▸ EXCERPTED DATA
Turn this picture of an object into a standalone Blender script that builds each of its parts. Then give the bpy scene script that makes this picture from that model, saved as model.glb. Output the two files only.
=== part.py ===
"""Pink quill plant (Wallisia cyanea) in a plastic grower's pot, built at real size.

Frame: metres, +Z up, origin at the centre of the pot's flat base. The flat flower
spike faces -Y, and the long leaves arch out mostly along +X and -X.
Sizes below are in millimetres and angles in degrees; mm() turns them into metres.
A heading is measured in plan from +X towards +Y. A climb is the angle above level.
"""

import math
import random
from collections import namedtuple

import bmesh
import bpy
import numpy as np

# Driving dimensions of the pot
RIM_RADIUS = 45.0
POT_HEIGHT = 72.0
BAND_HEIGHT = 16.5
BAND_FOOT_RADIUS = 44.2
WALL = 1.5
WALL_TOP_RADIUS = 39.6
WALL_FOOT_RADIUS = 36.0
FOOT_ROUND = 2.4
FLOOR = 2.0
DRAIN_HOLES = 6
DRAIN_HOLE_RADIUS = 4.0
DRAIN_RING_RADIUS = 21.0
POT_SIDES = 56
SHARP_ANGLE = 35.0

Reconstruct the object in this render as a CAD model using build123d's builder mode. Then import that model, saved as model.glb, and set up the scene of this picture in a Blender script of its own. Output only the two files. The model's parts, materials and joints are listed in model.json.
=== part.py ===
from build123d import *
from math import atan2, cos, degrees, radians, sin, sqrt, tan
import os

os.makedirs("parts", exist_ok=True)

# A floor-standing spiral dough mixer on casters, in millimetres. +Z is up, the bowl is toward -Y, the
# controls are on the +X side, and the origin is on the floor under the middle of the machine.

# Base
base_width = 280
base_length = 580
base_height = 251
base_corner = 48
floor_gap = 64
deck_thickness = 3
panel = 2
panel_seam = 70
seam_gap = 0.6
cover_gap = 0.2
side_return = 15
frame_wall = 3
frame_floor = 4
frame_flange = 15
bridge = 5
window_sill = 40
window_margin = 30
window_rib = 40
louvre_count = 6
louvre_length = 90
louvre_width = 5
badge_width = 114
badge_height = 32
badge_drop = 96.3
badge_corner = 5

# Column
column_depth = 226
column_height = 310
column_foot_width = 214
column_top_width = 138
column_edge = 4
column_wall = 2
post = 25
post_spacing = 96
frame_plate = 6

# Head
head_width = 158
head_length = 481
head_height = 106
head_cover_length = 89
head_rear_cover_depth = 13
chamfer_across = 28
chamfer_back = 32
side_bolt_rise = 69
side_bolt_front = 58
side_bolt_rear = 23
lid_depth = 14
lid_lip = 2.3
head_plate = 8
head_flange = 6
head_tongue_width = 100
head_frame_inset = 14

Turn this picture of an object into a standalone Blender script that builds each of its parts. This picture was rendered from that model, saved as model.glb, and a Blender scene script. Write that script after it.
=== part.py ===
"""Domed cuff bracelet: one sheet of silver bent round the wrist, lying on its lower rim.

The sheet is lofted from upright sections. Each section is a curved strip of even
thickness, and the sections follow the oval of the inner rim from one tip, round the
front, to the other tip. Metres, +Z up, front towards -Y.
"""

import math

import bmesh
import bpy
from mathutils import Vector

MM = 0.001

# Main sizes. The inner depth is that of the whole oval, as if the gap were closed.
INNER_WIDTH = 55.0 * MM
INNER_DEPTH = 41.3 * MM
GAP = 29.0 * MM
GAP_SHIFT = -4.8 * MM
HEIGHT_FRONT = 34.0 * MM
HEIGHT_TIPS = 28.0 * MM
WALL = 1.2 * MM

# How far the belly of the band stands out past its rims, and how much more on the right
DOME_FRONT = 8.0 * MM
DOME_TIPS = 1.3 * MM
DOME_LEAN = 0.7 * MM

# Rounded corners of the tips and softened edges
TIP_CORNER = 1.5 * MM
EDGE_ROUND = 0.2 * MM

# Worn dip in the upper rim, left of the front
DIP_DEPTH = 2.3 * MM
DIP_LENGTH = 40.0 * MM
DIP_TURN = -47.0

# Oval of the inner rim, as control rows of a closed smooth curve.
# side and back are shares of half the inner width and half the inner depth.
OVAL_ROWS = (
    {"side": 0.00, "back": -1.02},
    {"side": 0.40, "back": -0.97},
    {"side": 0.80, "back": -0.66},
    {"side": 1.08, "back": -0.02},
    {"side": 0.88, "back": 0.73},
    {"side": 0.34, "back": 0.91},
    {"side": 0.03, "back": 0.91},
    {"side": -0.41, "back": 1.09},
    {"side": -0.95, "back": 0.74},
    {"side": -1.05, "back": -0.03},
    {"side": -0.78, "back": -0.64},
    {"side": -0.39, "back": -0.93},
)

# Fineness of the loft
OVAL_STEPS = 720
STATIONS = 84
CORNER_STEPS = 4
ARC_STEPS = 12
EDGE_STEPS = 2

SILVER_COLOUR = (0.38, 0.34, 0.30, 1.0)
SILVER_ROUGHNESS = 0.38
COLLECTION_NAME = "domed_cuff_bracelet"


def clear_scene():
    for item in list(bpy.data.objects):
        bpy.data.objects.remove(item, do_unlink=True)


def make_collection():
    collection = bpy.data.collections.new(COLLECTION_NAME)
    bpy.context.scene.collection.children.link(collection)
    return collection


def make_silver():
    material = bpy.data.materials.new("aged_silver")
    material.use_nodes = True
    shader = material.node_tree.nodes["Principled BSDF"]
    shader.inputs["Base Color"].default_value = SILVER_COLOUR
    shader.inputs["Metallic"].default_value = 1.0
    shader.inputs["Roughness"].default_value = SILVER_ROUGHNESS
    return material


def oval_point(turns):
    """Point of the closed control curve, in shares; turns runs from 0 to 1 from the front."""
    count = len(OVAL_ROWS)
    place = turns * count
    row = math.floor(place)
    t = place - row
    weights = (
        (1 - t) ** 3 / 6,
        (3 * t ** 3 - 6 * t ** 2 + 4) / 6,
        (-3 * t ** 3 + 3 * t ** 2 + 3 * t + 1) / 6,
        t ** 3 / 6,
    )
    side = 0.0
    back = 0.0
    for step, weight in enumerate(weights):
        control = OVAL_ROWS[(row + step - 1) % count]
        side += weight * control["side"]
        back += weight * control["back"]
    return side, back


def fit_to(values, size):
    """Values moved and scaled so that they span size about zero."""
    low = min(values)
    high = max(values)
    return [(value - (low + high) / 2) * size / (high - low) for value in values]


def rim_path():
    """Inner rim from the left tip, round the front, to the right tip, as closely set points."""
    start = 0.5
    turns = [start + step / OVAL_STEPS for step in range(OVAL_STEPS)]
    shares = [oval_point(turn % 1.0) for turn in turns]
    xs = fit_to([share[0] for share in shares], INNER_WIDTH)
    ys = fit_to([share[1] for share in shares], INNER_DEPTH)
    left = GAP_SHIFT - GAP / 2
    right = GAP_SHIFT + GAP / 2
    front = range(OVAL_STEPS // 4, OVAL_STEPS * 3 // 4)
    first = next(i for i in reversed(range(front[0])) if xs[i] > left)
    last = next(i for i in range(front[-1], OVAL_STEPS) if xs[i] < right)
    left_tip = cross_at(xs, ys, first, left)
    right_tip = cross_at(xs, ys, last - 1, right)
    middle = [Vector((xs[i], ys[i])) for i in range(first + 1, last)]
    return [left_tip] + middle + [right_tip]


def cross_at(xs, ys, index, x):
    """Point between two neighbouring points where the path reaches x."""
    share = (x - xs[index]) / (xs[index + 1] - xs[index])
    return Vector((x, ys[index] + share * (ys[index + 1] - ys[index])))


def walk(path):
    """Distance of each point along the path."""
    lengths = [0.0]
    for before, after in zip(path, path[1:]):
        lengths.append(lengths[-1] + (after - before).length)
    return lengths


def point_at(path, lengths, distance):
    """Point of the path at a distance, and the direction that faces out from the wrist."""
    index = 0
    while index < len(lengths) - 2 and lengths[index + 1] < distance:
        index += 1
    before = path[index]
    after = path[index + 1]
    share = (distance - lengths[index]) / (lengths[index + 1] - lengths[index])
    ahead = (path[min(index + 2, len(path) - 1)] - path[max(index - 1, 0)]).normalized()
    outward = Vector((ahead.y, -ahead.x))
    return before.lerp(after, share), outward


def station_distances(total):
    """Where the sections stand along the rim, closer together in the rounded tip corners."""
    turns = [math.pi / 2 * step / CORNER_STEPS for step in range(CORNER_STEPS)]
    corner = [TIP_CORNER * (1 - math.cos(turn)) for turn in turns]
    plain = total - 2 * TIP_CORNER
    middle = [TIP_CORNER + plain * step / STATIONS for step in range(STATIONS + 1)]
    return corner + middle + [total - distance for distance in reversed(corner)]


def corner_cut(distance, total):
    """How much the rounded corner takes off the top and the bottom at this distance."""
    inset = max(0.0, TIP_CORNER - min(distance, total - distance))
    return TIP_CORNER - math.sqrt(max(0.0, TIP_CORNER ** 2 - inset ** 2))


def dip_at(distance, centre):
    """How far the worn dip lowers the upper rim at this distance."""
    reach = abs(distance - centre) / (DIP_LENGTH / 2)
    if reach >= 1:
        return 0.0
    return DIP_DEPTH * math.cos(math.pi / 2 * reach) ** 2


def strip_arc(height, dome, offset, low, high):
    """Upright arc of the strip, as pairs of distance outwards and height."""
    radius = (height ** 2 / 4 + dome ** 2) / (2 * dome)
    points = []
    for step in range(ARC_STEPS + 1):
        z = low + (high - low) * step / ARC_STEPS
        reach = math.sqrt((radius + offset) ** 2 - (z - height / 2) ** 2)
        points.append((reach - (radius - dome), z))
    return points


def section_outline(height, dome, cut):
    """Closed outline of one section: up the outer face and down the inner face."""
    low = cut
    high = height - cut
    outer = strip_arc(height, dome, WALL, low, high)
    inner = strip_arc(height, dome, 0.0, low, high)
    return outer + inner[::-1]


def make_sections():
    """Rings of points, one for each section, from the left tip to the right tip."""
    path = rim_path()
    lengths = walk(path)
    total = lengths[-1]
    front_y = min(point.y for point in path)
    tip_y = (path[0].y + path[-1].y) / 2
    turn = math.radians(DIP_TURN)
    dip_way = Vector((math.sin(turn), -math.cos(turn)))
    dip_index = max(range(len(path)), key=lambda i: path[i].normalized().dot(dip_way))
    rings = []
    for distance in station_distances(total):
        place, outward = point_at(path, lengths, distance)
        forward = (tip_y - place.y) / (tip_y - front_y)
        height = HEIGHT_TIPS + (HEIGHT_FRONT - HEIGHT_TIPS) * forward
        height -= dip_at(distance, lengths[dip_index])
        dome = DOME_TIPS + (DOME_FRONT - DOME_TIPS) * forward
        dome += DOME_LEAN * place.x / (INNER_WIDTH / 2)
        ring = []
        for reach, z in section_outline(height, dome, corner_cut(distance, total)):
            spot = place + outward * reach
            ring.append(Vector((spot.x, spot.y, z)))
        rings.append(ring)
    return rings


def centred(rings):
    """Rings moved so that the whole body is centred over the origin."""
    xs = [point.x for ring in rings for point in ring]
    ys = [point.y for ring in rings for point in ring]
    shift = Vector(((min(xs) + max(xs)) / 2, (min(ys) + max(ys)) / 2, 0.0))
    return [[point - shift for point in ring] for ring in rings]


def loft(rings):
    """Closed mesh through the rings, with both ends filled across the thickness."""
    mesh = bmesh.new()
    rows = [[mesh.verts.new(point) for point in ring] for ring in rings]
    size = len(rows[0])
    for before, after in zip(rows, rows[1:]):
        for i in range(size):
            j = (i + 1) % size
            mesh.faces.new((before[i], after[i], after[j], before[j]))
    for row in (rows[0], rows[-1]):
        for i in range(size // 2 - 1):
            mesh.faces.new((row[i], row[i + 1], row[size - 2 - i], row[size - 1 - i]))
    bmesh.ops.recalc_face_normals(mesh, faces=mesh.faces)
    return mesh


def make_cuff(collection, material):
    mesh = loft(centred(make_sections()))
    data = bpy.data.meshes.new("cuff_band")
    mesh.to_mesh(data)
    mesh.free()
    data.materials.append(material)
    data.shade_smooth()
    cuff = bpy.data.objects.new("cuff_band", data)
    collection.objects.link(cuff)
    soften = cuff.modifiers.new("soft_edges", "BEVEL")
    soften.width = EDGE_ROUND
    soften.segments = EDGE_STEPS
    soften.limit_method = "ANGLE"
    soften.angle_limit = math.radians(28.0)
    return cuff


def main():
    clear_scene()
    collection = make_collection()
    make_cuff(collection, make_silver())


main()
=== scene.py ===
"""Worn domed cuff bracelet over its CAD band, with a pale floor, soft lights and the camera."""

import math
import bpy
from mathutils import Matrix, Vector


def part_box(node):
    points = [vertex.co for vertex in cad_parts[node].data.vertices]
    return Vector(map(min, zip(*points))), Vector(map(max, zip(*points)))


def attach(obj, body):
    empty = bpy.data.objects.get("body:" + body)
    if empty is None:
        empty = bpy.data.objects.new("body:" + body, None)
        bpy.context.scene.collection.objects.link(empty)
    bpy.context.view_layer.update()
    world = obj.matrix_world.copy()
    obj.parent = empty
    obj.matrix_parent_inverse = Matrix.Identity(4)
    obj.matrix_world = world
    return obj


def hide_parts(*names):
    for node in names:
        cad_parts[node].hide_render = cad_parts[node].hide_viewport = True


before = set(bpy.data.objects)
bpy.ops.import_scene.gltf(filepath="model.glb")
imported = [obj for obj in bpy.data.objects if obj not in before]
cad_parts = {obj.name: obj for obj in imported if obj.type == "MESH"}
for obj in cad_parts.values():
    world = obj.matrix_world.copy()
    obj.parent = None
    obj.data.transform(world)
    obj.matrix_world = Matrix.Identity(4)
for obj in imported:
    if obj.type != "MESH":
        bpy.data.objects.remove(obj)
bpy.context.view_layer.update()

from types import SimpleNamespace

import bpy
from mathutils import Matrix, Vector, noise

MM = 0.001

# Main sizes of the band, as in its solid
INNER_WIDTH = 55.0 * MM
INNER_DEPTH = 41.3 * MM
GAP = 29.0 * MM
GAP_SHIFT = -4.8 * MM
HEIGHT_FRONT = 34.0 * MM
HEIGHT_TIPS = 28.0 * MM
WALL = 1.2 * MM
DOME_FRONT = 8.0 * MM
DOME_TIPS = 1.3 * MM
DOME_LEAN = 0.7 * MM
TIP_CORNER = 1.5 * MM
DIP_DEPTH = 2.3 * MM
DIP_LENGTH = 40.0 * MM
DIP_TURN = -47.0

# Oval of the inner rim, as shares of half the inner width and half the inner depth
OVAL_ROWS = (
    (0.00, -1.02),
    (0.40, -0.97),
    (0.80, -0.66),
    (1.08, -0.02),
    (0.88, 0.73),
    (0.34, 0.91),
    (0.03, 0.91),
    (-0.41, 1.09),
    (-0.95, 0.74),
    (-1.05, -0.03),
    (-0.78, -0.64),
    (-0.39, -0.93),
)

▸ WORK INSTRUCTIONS
Would you quote everything above from the line containing "data.shade_smooth()" down to the line containing "if empty is"? Include both of those lines and nothing else.

▸ SOLUTION TO THIS PROBLEM
    data.shade_smooth()
    cuff = bpy.data.objects.new("cuff_band", data)
    collection.objects.link(cuff)
    soften = cuff.modifiers.new("soft_edges", "BEVEL")
    soften.width = EDGE_ROUND
    soften.segments = EDGE_STEPS
    soften.limit_method = "ANGLE"
    soften.angle_limit = math.radians(28.0)
    return cuff


def main():
    clear_scene()
    collection = make_collection()
    make_cuff(collection, make_silver())


main()
=== scene.py ===
"""Worn domed cuff bracelet over its CAD band, with a pale floor, soft lights and the camera."""

import math
import bpy
from mathutils import Matrix, Vector


def part_box(node):
    points = [vertex.co for vertex in cad_parts[node].data.vertices]
    return Vector(map(min, zip(*points))), Vector(map(max, zip(*points)))


def attach(obj, body):
    empty = bpy.data.objects.get("body:" + body)
    if empty is None:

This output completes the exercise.